• _What is expected_
Starting from the line that contains "Write part 3 of the OpenSCAD", copy every line exactly until the line that contains "from_both_sides(high[0], (low[2] + head, high[2]", which is also included.

• _Dataset entries_
— Begin —
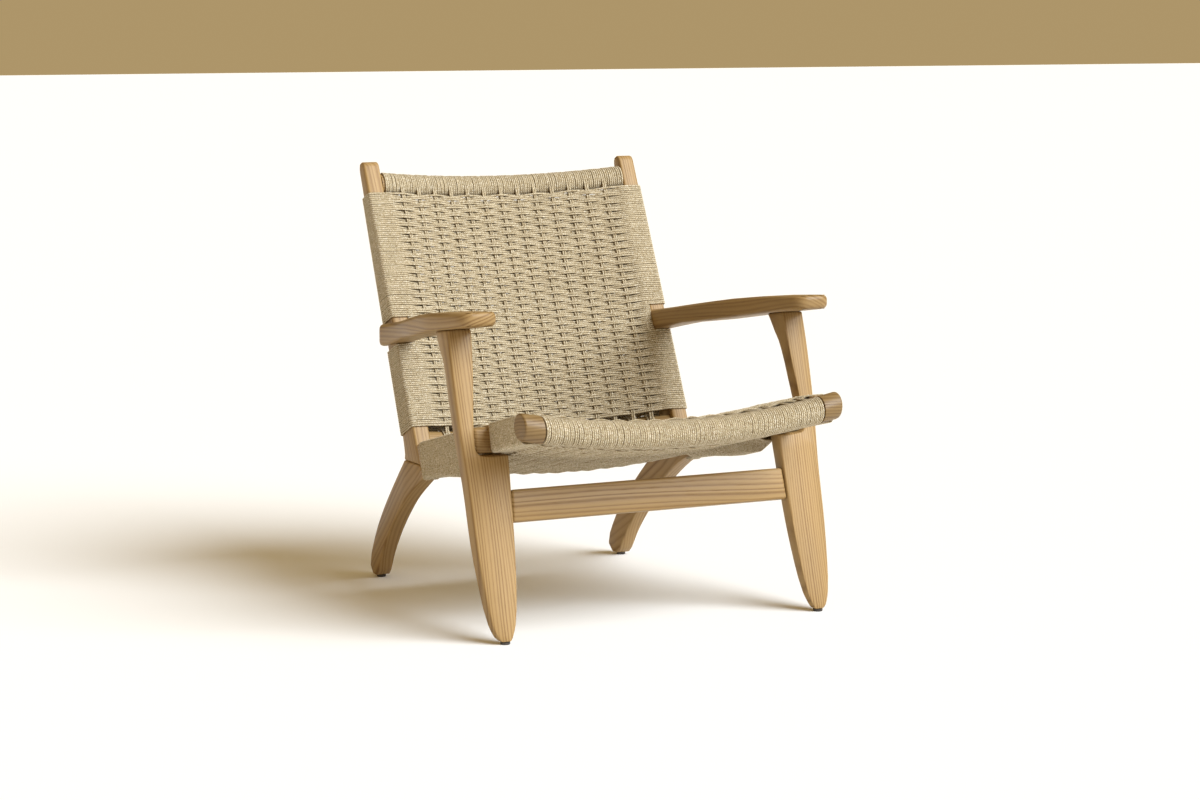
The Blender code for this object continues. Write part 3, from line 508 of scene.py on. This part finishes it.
def seat_warps(material):
    """Pairs of warps from the front rail to the rear rail, round both."""
    piece = CordPiece("seat_warp_cords", ["seat_weave_top"])
    front_round, rear_round = FRONT_CORE_RADIUS + RADIUS, REAR_RAIL_RADIUS + RADIUS
    for column in range(-SEAT_LAST, SEAT_LAST + 1):
        for twin in (-1.0, 1.0):
            def across(y):
                return column * seat_pitch(y) + twin * TWIN

            y = np.linspace(SEAT_FRONT_Y + 0.006, SEAT_REAR_Y - 0.012, 60)
            top = seat_points(across(y), y, seat_bow(across(y), y) - RADIUS + 0.0005)
            rear = ring_round(rear_rail_centre(across(REAR_RAIL_Y)), SEAT_BACKWARDS, SEAT_NORMAL,
                              rear_round, rear_round, 90.0, -90.0, 13)
            back = y[::-1]
            bottom = seat_points(across(back), back,
                                 under_layer(back) + seat_bow(across(back), back))
            front = ring_round(front_rail_centre(across(FRONT_RAIL_Y)), SEAT_BACKWARDS,
                               SEAT_NORMAL, front_round, front_round, -90.0, -270.0, 17)
            path = resample(np.concatenate((top, rear, bottom, front)), WARP_STEP)
            away = path - np.array((0.0, 0.0, SEAT_Z))
            depth = -(away @ SEAT_NORMAL)
            along = (away @ SEAT_BACKWARDS) * SEAT_BACKWARDS[1]
            woven = smooth_step(along, SEAT_FRONT_Y, SEAT_FRONT_Y + 0.006)
            woven = woven * smooth_step(-along, -SEAT_REAR_Y, -SEAT_REAR_Y + 0.006)
            middle = 0.5 * RAIL_HEIGHT + seat_bow(path[:, 0], along)
            face = np.where(depth < middle, -1.0, 1.0)
            parity = math.cos(math.pi * column)
            wave = row_wave(along, SEAT_FRONT_Y, SEAT_SPACING)
            shift = face * parity * WARP_SWING * woven * wave
            path = path + shift[:, None] * SEAT_NORMAL
            path[:, 0] += wander(len(path), WARP_WOBBLE, 5)
            piece.add(path, ACROSS)
    piece.build(material)


def rail_turns(name, node, centre, reach, pitch, last, axes, halves, material):
    """Side-by-side turns of cord round a rail; each column's two warps take two of the places."""
    piece = CordPiece(name, [node])
    spacing = pitch / FILLS
    for i in range(-int(reach / spacing), int(reach / spacing) + 1):
        x = (i + 0.5) * spacing
        column = round(x / pitch)
        if abs(column) <= last and abs(x - column * pitch) < spacing or abs(x) > reach:
            continue
        turn = ring_round(centre(x), axes[0], axes[1], halves[0] + RADIUS, halves[1] + RADIUS,
                          0.0, 345.0, TURN_POINTS)
        around = np.linspace(0.0, 2.0 * math.pi, TURN_POINTS, endpoint=False)
        turn[:, 0] += RNG.normal(0.0, 0.00022) * np.cos(around) + wander(TURN_POINTS, DEPTH_WOBBLE)
        swell = 1.0 + RNG.normal(0.0, 0.006)
        turn = centre(x) + (turn - centre(x)) * swell
        piece.add(turn, ACROSS)
    piece.build(material)


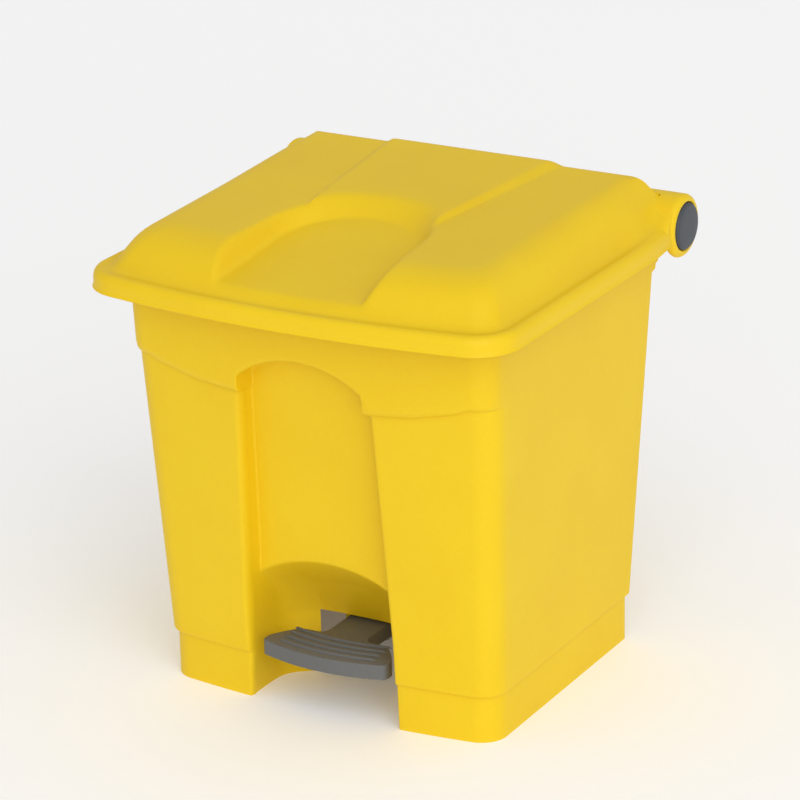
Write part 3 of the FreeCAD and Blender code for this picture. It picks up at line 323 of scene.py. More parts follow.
# how far the rail across the rear stands out at each level
RAIL_STEPS = [(RAIL_FOOT, 0), (345.9, 1.6), (347.6, 4.8), (352.0, 4.8), (352.4, 6.0), (353.8, 7.6),
              (RAIL_TOP, 7.6)]
SLOT_FOOT, SLOT_TOP = COVER_BOX[0].z / MM, COVER_BOX[1].z / MM
HOLE_HALF, HOLE_TOP = 46.0, 60.0    # opening in the niche's back wall for the pedal's arm
NICHE_BACK = -58.5                  # that wall, ahead of the origin
EDGE_START = 9.0        # the plain front stops this far outside the recess
EDGE_LAP = 1            # the columns' rounded edges end this far inside it
WALL_LEAN = 1.2         # how far the recess's side walls close in from front to back
FILLET = 1.2            # rounding where those walls meet the panel between them
APRON_ROUND = 9.0       # height over which the apron's lower edge rounds out
# levels that the row clusters are laid about, before they follow the arches and the apron's edge
LOWER_ARCH_LEVEL, APRON_ROW, ARCH_ROW, FLANGE_LEVEL = 112.0, 297.0, 325.0, 381.0
APRON_FOOT = 295.0      # lower edge of the apron in the middle

# columns of the half outline, from the middle of the rear wall round to the middle of the front
REAR = [("rear", x) for x in (0.0, 8.0)] + [("rear", CHANNEL)] + [("rear_part", k / 6) for k in range(1, 7)]
REAR_CORNER = [("rear_corner", k / 4) for k in range(1, 5)]
SIDE = [("side_gap", 8.0), ("side_gap", REAR_CUT), ("side_gap", REAR_CUT + 3)]
SIDE += [("side", k / 12) for k in range(1, 13)]
CORNER = [("corner", k / 10) for k in range(1, 11)]
FRONT = [("front", k / 7) for k in range(1, 7)]
EDGE = ([("edge", EDGE_START), ("edge", 6.5)]
        + [("round", math.radians(a)) for a in (0, 12, 24, 36, 48, 60, 72, 84, 90)])
WALL = [("wall", t) for t in (0.25, 0.5, 0.75, 1.0)] + [("fillet", math.radians(a)) for a in (30, 60, 90)]
INNER = [("inner", t) for t in (0.25, 0.5, 0.75, 1.0)]
MIDDLE = [("middle", t) for t in (0.84, 0.62, 0.4, 0.2, 0.0)]
HALF = REAR + REAR_CORNER + SIDE + CORNER + FRONT + EDGE + WALL + INNER + MIDDLE
SEAM = len(HALF) - 1
RIM_CUT_COLUMN = HALF.index(("side_gap", REAR_CUT))
HOLE_COLUMN = HALF.index(("inner", 1.0))
PATH_START = HALF.index(("wall", 0.25))

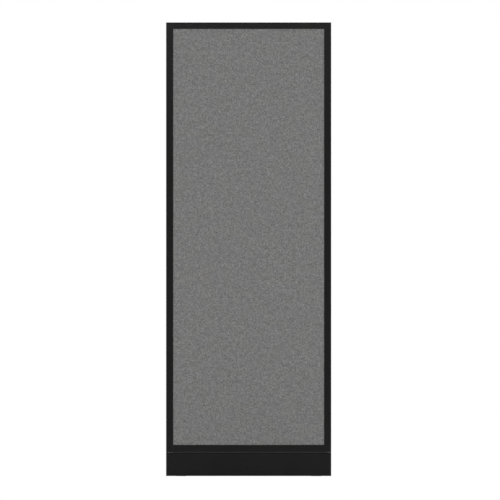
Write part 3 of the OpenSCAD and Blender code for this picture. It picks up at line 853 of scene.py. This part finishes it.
class PARTITION_OT_screws(bpy.types.Operator):
    """Makes the cross-recessed screws of the base ends, the bottom rail and the trim clips."""

    bl_idname = "partition.screws"
    bl_label = "Screws"

    def execute(self, context):
        fittings = context.scene.partition_wall.fittings

        def drive(node, head, thick, shank, length, places):
            screw = cross_screw(head, thick, shank, length, fittings.screw_pitch, fittings.recess)
            make(node.replace("_screws", "_cross_screws"), copies(screw, places),
                 finish("zinc", zinc_plate), "panel", node, SCREW_SHARP)

        low, high = box("base_end_screws")
        head, shank = 3.5 * MM, 2 * MM
        drive("base_end_screws", head, 2.2 * MM, shank, 16 * MM,
              from_both_sides(high[0], (low[2] + head, high[2] - head)))

        low, high = box("edge_clip_screws")
        head, thick, length = 4 * MM, 2.4 * MM, 13 * MM
        drive("edge_clip_screws", head, thick, shank, length,
              from_both_sides(high[0], np.linspace(low[2] + head, high[2] - head, 4)))

        low, high = box("cap_clip_screws")
        drive("cap_clip_screws", head, thick, shank, length,
              [((0, 0, -1), (x, 0, high[2]))
               for x in np.linspace(low[0] + head, high[0] - head, 3)])

        low, high = box("bottom_rail_screws")
        head, shank = 4.5 * MM, 2.5 * MM
        drive("bottom_rail_screws", head, 2.5 * MM, shank, high[2] - low[2],
              [((0, 0, 1), (x, 0, low[2])) for x in np.linspace(low[0] + head, high[0] - head, 3)])
        return {"FINISHED"}


class PARTITION_OT_nuts(bpy.types.Operator):
    """Makes the threaded link nuts in the stiles and the weld nuts of the glides."""

    bl_idname = "partition.nuts"
    bl_label = "Nuts"

    def execute(self, context):
        fittings = context.scene.partition_wall.fittings
        material = finish("zinc", zinc_plate)

        low, high = box("link_nuts")
        flange, bore, body = 7.5 * MM, 3.35 * MM, 5.38 * MM
        brim, length, edge = 1.2 * MM, 17.2 * MM, 0.4 * MM
        profile = np.concatenate([
            [(bore + 0.8 * MM, 0), (flange - edge, 0), (flange, edge), (flange, brim)],
            filled([(body, brim), (body, length - edge)], 1.2 * MM),
            [(body - edge, length), (bore + 0.6 * MM, length)],
            filled([(bore, length - 0.6 * MM), (bore, 0.8 * MM), (bore + 0.8 * MM, 0)],
                   fittings.link_pitch / 7)])

        def link_radius(r, z, a):
            cut = 0.55 * MM * thread(z, a, fittings.link_pitch)
            knurl = 0.12 * MM * (0.5 - 0.5 * np.cos(36 * a)) * (np.abs(r - body) < 1e-6)
            return np.where(r <= bore + 1e-6, r + cut, r - knurl)

        places = from_both_sides(high[0], (low[2] + flange, high[2] - flange))
        make("threaded_link_nuts", copies(turned(profile, 72, link_radius), places), material,
             "panel", "link_nuts")

        low, high = box("glide_nuts")
        corner, edge, flare, pitch = 10 * MM, 1.1 * MM, 0.9 * MM, fittings.stem_pitch
        bore = STEM_CREST - STEM_DEPTH + NUT_GAP
        profile = np.concatenate([
            filled([(bore + flare, low[2]), (corner - edge, low[2]),
                    (corner, low[2] + 0.5 * edge)], 2 * MM),
            filled([(corner, high[2] - 0.5 * edge), (corner - edge, high[2]),
                    (bore + flare, high[2])], 2 * MM),
            filled([(bore, high[2] - flare), (bore, low[2] + flare),
                    (bore + flare, low[2])], pitch / 8)])

        def nut_radius(r, z, a):
            cut = STEM_DEPTH * thread(z, a, pitch)
            inner = np.maximum(r, bore + cut)
            return np.where(r < bore + flare + 0.05 * MM, inner, np.minimum(r, hexagon(a, corner)))

        middle = high[0] - corner
        places = [((0, 0, 1), (x, 0, 0)) for x in (-middle, middle)]
        make("weld_nuts", copies(turned(profile, 72, nut_radius), places), material, "panel",
             "glide_nuts")
        return {"FINISHED"}


class PARTITION_OT_glides(bpy.types.Operator):
    """Makes the glides: a threaded stem with a hexagon collar, a ribbed foot and a grooved sole."""

    bl_idname = "partition.glides"
    bl_label = "Glides"

    def execute(self, context):
        pitch = context.scene.partition_wall.fittings.stem_pitch
        low, high = box("glide_stem_right")
        foot_low, foot_high = box("glide_foot_right")
        sole_low, sole_high = box("glide_sole_right")
        middle = (foot_low[0] + foot_high[0]) / 2

        spigot, collar, bend, tip = 4 * MM, high[0] - middle, 0.7 * MM, 1.1 * MM
        collar_low, collar_high = foot_high[2] + 0.1 * MM, 17.7 * MM
        profile = np.concatenate([
            [(0, low[2]), (spigot - 0.5 * MM, low[2]), (spigot, low[2] + 0.5 * MM),
             (spigot, collar_low), (collar - bend, collar_low), (collar, collar_low + 0.5 * bend),
             (collar, collar_high - 0.5 * bend), (collar - bend, collar_high)],
            filled([(STEM_CREST, collar_high), (STEM_CREST, high[2] - tip),
                    (STEM_CREST - tip, high[2])], pitch / 8),
            [(0, high[2])]])

        def stem_radius(r, z, a):
            fade = ramp(z, collar_high + 0.2 * MM, collar_high + pitch)
            root = STEM_CREST - STEM_DEPTH * (1 - thread(z, a, pitch)) * fade
            cut = np.where(z >= collar_high, np.minimum(r, root), r)
            return np.where(r > STEM_CREST + 0.1 * MM, np.minimum(r, hexagon(a, collar)), cut)

        stem = turned(profile, 48, stem_radius)

        outer, rim = (foot_high[0] - foot_low[0]) / 2, 3 * MM
        socket, floor = spigot + 0.05 * MM, low[2] - 0.1 * MM
        neck = 10 * MM
        base, top = foot_low[2], foot_high[2]
        profile = filled([
            (0, base), (outer - 0.8 * MM, base), (outer, base + bend),
            (outer, base + rim - 0.5 * MM), (outer - bend, base + rim),
            (neck + 1.6 * MM, top - bend), (neck - 0.4 * MM, top),
            (socket + 0.5 * MM, top), (socket, top - 0.5 * MM), (socket, floor), (0, floor)],
            1.4 * MM)

        def foot_radius(r, z, a):
            flute = 0.55 * MM * np.clip(np.cos(30 * a), 0, 1)
            return r - flute * ramp(r, outer - 1.6 * MM, outer)

        foot = turned(profile, 180, foot_radius)

        wide, thick = (sole_high[0] - sole_low[0]) / 2, sole_high[2]
        profile = np.concatenate([filled([(0, 0), (wide - 0.5 * MM, 0)], 0.3 * MM),
                                  [(wide, 0.5 * MM), (wide, thick - 0.2 * MM),
                                   (wide - 0.2 * MM, thick), (0, thick)]])

        def sole_height(r, z, a):
            groove = ramp(np.cos(TURN * r / (3 * MM)), 0.1, 0.8) * (r < wide - 2 * MM)
            return np.where(z <= 0, 0.6 * MM * groove, z)

        sole = turned(profile, 96, height=sole_height)
        for side, x in (("left", -middle), ("right", middle)):
            place = [((0, 0, 1), (x, 0, 0))]
            make(f"threaded_stem_{side}", copies(stem, place), finish("zinc", zinc_plate),
                 f"stem_{side}", f"glide_stem_{side}")
            make(f"ribbed_foot_{side}", copies(foot, place), plastic(context, "glide_foot", []),
                 f"foot_{side}", f"glide_foot_{side}")
            make(f"grooved_sole_{side}", copies(sole, place), finish("rubber", sole_rubber),
                 f"foot_{side}", f"glide_sole_{side}")
        return {"FINISHED"}


# ---- Inside ----


class PARTITION_OT_frame_and_core(bpy.types.Operator):
    """Finishes what the tiles and trims hide: the steel frame, the core, the boards and clips."""

    bl_idname = "partition.frame_and_core"
    bl_label = "Frame and core"

    def execute(self, context):
        dress(finish("steel", mill_steel), "stile_left", "stile_right", "top_tube", "middle_tube",
              "low_tube", "base_pan")
        dress(finish("kraft", kraft_paper), "core_upper", "core_lower")
        dress(finish("board", fibre_board), "tile_board_front", "tile_board_back")
        dress(finish("zinc", zinc_plate), "tile_clips_front", "tile_clips_back")
        dress(plastic(context, "clips", []), "edge_clips_left", "edge_clips_right", "cap_clips")
        return {"FINISHED"}


# ---- Stage ----


def hung(name, kind, power, place, aim):
    """A light at a place, turned towards a point. The camera doesn't see it."""
    data = bpy.data.lights.new(name, kind)
    data.energy = power
    light = linked(name, data)
    light.location = place
    light.rotation_euler = Vector(np.subtract(aim, place)).to_track_quat("-Z", "Y").to_euler()
    light.visible_camera = False
    return light


def glossy_panel(name, place, aim, size, power):
    """A flat light that shows only in gloss; size is (across, up)."""
    light = hung(name, "AREA", power, place, aim)
    light.data.shape = "RECTANGLE"
    light.data.size, light.data.size_y = size
    light.visible_diffuse = False


def wide_sun(name, place, aim, strength):
    """A sun as wide as a cloudy patch of sky, which shows in no gloss."""
    light = hung(name, "SUN", strength, place, aim)
    light.data.angle = SUN_WIDTH
    light.visible_glossy = False


class PARTITION_OT_stage(bpy.types.Operator):
    """Lays the floor, hangs the lights and stands the camera square in front of the wall."""

    bl_idname = "partition.stage"
    bl_label = "Stage"

    def execute(self, context):
        scene, stage = context.scene, context.scene.partition_wall.stage
        low, high = [np.array(corner) for corner in cad_bounds]
        middle = (low + high) / 2

        f = Finish("pale floor", 1.0, specular=0.0)
        cloudy = f.noise(0.35, detail=3.0)
        f.set("Base Color", f.scaled(tuple(stage.floor), f.between(cloudy, 0.3, 0.7, 0.985, 1.0)))
        f.bump(f.noise(2.5 * MM, detail=2.0), 0.05 * MM, 0.3)
        corners = [(x * FLOOR_REACH, y * FLOOR_REACH, 0)
                   for x, y in ((-1, -1), (1, -1), (1, 1), (-1, 1))]
        mesh = bpy.data.meshes.new("floor")
        mesh.from_pydata(corners, [], [(0, 1, 2, 3)])
        mesh.materials.append(f.material)
        floor = linked("floor", mesh)

        world = bpy.data.worlds.new("even light")
        world.use_nodes = True
        light = Nodes(world.node_tree)
        background = world.node_tree.nodes["Background"]
        light.join(background.inputs["Color"], (1.0, 1.0, 1.0, 1.0))
        strength = stage.ambient
        for ray, seen in (("Is Camera Ray", 1.0), ("Is Glossy Ray", stage.mirrored)):
            strength = light.line(light.node("LightPath", output=ray), seen - stage.ambient,
                                  strength)
        light.join(background.inputs["Strength"], strength)
        scene.world = world

        for face, back in (("front", -1), ("back", 1)):
            for hand, right in (("left", -1), ("right", 1)):
                x, y = right * CORNER[0], back * CORNER[1]
                wide_sun(f"soft sun {face} {hand}", (x, y, middle[2] + SUN_LIFT), middle,
                         stage.key)
                glossy_panel(f"panel {face} {hand}", (x, y, PANEL_HEIGHT), middle, PANEL_SIZE,
                             stage.panels)
        for name, up, power in (("upper", high[2] - STRIP_DROP, stage.top),
                                ("lower", STRIP_RISE, stage.foot)):
            for face, back in (("front", -1), ("back", 1)):
                glossy_panel(f"{name} strip {face}", (0, back * STRIP_AWAY, up), (0, 0, up),
                             STRIP_SIZE, power)

        data = bpy.data.cameras.new("square view")
        data.type, data.ortho_scale = "ORTHO", stage.view
        data.clip_start, data.clip_end = CAMERA_RANGE
        camera = linked("square view", data)
        camera.location = (middle[0] + stage.aside, low[1] - CAMERA_AWAY, middle[2] - stage.below)
        camera.rotation_euler = (TURN / 4, 0, 0)
        scene.camera = camera
        scene.view_settings.view_transform = "Standard"
        return {"FINISHED"}


# ---- The add-on ----

STEPS = (
    PARTITION_OT_tile_cloth,
    PARTITION_OT_trims,
    PARTITION_OT_base_covers,
    PARTITION_OT_end_caps,
    PARTITION_OT_screws,
    PARTITION_OT_nuts,
    PARTITION_OT_glides,
    PARTITION_OT_frame_and_core,
    PARTITION_OT_stage,
)


class PARTITION_PT_panel(bpy.types.Panel):
    """The settings, and the steps in their order."""

    bl_idname = "PARTITION_PT_panel"
    bl_label = "Partition wall"
    bl_space_type = "VIEW_3D"
    bl_region_type = "UI"
    bl_category = "Partition"

    def draw(self, context):
        wall = context.scene.partition_wall
        for group in (wall.cloth, wall.coat, wall.fittings, wall.stage):
            column = self.layout.column()
            for name in group.__annotations__:
                column.prop(group, name)
        for step in STEPS:
            self.layout.operator(step.bl_idname)


CLASSES = (ClothSettings, CoatSettings, FittingSettings, StageSettings, WallSettings,
           *STEPS, PARTITION_PT_panel)


def register():
    for kind in CLASSES:
        bpy.utils.register_class(kind)
    bpy.types.Scene.partition_wall = bpy.props.PointerProperty(type=WallSettings)


def unregister():
    del bpy.types.Scene.partition_wall
    for kind in reversed(CLASSES):
        bpy.utils.unregister_class(kind)


def main():
    """Runs every step in order."""
    register()
    for step in STEPS:
        module, name = step.bl_idname.split(".")
        done = getattr(getattr(bpy.ops, module), name)()
        if done != {"FINISHED"}:
            raise RuntimeError(f"{step.bl_label} didn't finish")


if __name__ == "__main__":
    main()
— End —
• _Result for this task_
Write part 3 of the OpenSCAD and Blender code for this picture. It picks up at line 853 of scene.py. This part finishes it.
class PARTITION_OT_screws(bpy.types.Operator):
    """Makes the cross-recessed screws of the base ends, the bottom rail and the trim clips."""

    bl_idname = "partition.screws"
    bl_label = "Screws"

    def execute(self, context):
        fittings = context.scene.partition_wall.fittings

        def drive(node, head, thick, shank, length, places):
            screw = cross_screw(head, thick, shank, length, fittings.screw_pitch, fittings.recess)
            make(node.replace("_screws", "_cross_screws"), copies(screw, places),
                 finish("zinc", zinc_plate), "panel", node, SCREW_SHARP)

        low, high = box("base_end_screws")
        head, shank = 3.5 * MM, 2 * MM
        drive("base_end_screws", head, 2.2 * MM, shank, 16 * MM,
              from_both_sides(high[0], (low[2] + head, high[2] - head)))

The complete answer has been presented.